If safety isn’t an issue with a multi-use trail, are there other potential problems?
At some point, there is a potential for reduction in user enjoyment if the trail sees extraordinarily heavy usage (e.g., hikers constantly getting passed by bikers and bikers constantly slowing down for hikers). The key here is perspective: if we build 25 miles of trail and have so many folks using it that everyone’s experience is significantly diminished, it would be an outstanding result. The solution would be to build more trails in the Columbus area.
Do we really need professional construction?
Absolutely. Just like any other construction project, it’s best to do it right the first time and cutting corners rarely proves to be more economical over the long-haul.
The following three keys to the design and construction of good trails systems highlight the need for professional design and construction.
- Safety and User Conflict. Discussed previously.
- Sustainability: Maintenance and Environmental Impact. Good design and construction prevents erosion. Erosion is undesirable for not only environmental reasons, but also maintenance reasons.

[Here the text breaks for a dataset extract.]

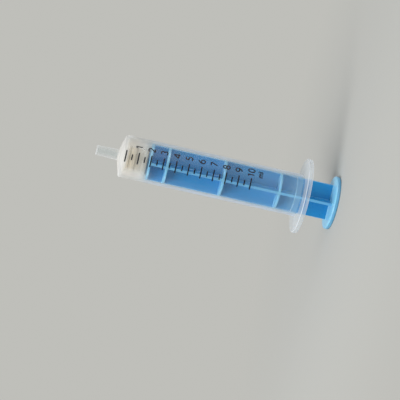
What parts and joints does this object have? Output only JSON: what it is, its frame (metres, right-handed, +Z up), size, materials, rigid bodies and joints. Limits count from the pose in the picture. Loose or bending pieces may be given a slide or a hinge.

Below are some of the ways you prevent the sort of erosion pictured above. They are essentially design techniques intended to get water to flow across the trail rather than down the trail. These techniques and the process of constructing sustainable trails in general is technical and should not be underestimated: designers will be using clinometers to measure slope and adhering to various principles that limit the steepness of trail based on the steepness of the side slope, soil type, and other factors.
- Fun for Variety of Users. Just like no one rafted or kayaked Columbus’ stretch of the Chattahoochee until it was given certain characteristics, individuals – especially mountain bikers – will not use poorly designed trails. Additionally, trails that are well-designed and constructed can be enjoyable and challenging for a wide variety of skill levels.
Finally, note the synergy of many trail features: a grade reversal (discussed previously) will (i) reduce speed for safety, (ii) prevent water from running down the trail and eroding it, and (iii) make the trail more fun to ride.